The practical consequence of snow load engineering is that a pole barn built in Kanabec County (60 psf zone) is a structurally different building than one built in Nicollet County (50 psf zone), even if they look identical from the outside. The trusses, purlin sizing, post dimensions, and footing design will reflect the specific load requirements of the site.

When you request a quote from Sherman Buildings, we ask for your project location specifically because the structural design—and therefore the materials and engineering—is calibrated to the snow load, wind exposure, frost depth, and soil conditions at your site. A building package designed for one location cannot simply be transplanted to another without engineering review.

If you are comparing bids from multiple contractors, confirm that each quote is based on the correct design ground snow load for your county and that the truss design documents reflect it. A building designed to a lower-than-required snow load may pass a cursory inspection but will be undersized for Minnesota winters.
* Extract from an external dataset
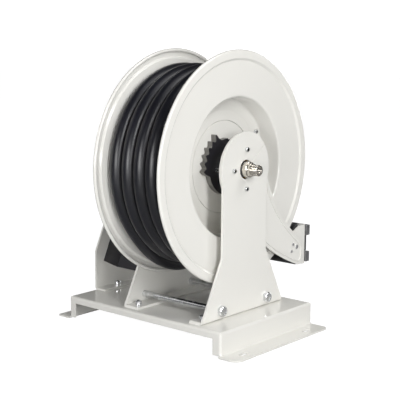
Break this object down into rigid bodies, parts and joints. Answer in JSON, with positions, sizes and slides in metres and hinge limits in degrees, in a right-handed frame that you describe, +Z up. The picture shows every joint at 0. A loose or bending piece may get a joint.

Frequently Asked Questions

What is the ground snow load for Kanabec County, MN?

Kanabec County is in the 60 psf ground snow load zone under the Minnesota State Building Code. The baseline flat-roof design load (using the 0.7 factor) is 42 psf before thermal and exposure adjustments.

Does roof pitch affect snow load on a pole barn?

Yes. Steeper roofs shed snow more readily than low-slope roofs, and the engineering accounts for this through slope reduction factors in ASCE 7. However, steeper pitches also increase wind uplift forces, so the roof pitch is a balance of multiple structural considerations—not simply a snow-shedding choice.

Are unheated pole barns designed differently for snow load than heated buildings?

Yes. Unheated buildings use a thermal factor (Ct) of 1.2 in ASCE 7 calculations, which results in a higher design roof snow load compared to a heated structure. This reflects the fact that interior heat does not contribute to melting snow off the roof of an uninsulated, unheated building.